◆ Exercise instructions
Tally every line of the listing below that holds "from", then give the tally alone.

◆ Supplied material
+++

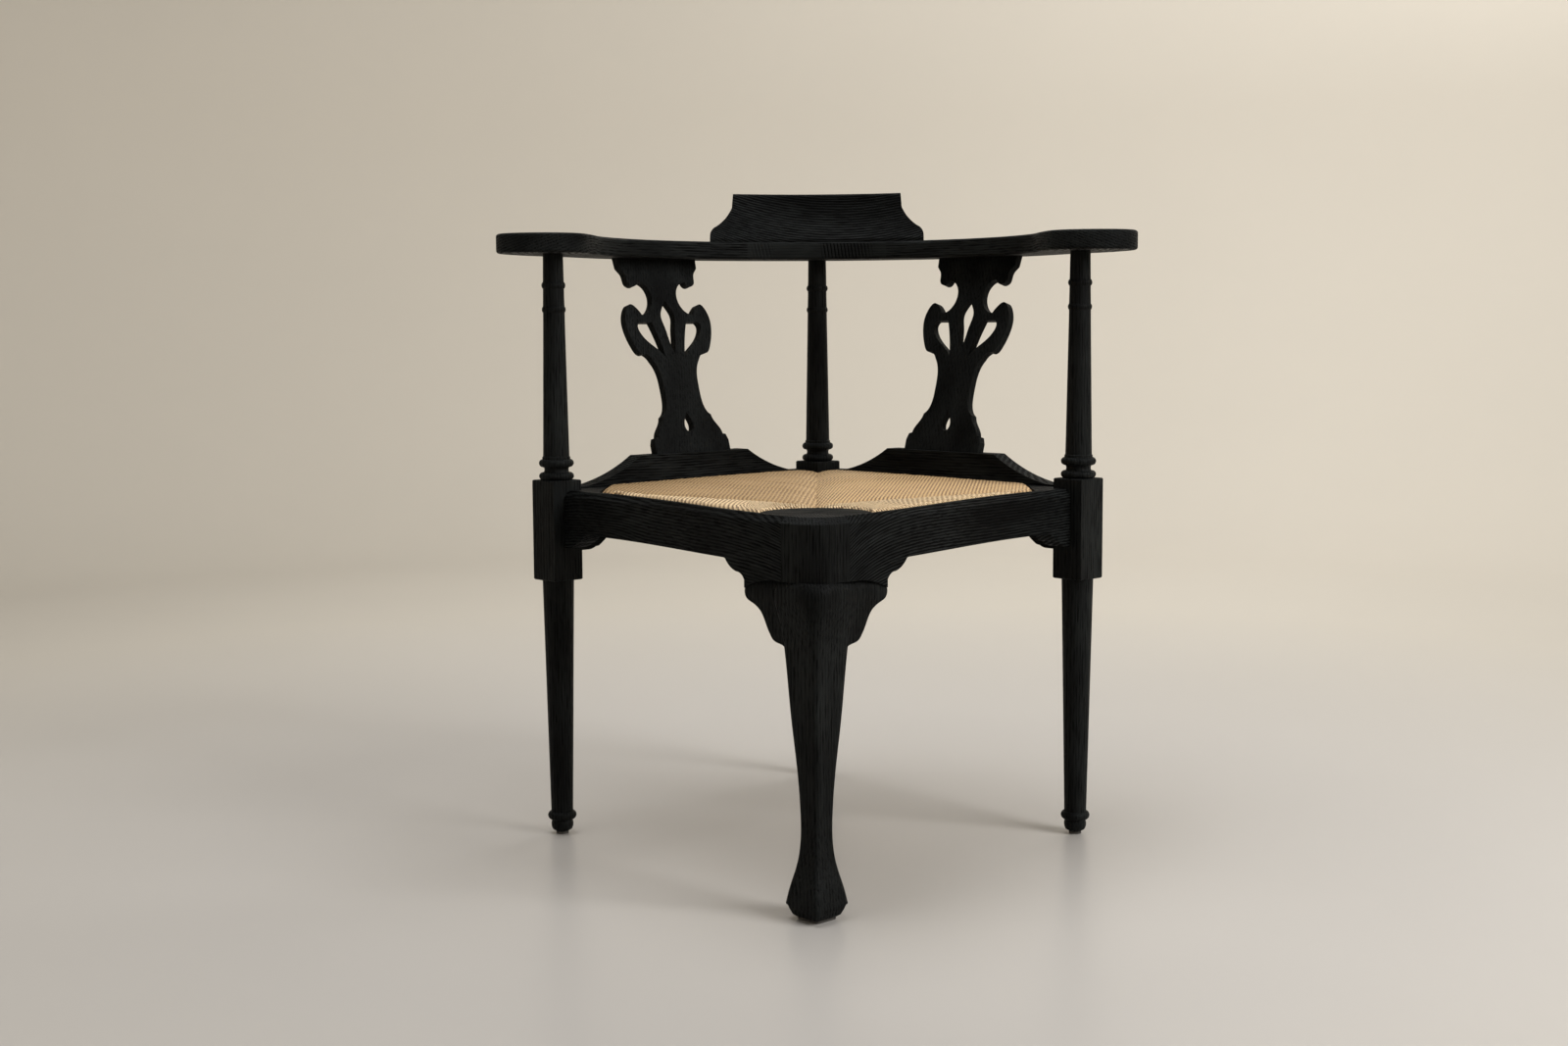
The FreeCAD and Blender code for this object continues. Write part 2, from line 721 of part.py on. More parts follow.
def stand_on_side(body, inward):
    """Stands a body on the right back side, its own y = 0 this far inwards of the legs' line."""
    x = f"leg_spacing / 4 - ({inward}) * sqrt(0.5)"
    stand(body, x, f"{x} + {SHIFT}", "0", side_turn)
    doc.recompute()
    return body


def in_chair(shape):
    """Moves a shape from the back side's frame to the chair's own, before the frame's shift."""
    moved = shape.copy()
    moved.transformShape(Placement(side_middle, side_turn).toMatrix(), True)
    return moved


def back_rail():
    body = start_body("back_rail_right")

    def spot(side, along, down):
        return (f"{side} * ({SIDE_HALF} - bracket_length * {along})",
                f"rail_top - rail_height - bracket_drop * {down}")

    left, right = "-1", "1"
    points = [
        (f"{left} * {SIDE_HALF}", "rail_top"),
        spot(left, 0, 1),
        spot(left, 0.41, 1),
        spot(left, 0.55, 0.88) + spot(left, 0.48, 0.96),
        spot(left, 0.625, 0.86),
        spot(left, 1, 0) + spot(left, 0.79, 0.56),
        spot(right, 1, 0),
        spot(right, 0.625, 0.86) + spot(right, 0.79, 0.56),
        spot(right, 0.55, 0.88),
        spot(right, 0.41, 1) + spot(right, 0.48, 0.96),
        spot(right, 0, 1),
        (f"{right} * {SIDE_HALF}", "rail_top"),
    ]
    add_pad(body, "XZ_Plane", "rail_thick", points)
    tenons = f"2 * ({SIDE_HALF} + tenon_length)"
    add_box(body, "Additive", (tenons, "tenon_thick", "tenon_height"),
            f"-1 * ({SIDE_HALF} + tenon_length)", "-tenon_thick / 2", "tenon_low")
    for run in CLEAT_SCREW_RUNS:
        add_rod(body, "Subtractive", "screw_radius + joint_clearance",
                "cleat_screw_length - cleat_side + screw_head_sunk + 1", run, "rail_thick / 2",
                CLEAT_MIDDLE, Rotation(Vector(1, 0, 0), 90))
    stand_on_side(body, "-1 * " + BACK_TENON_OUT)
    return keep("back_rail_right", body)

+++

◆ Task answer
2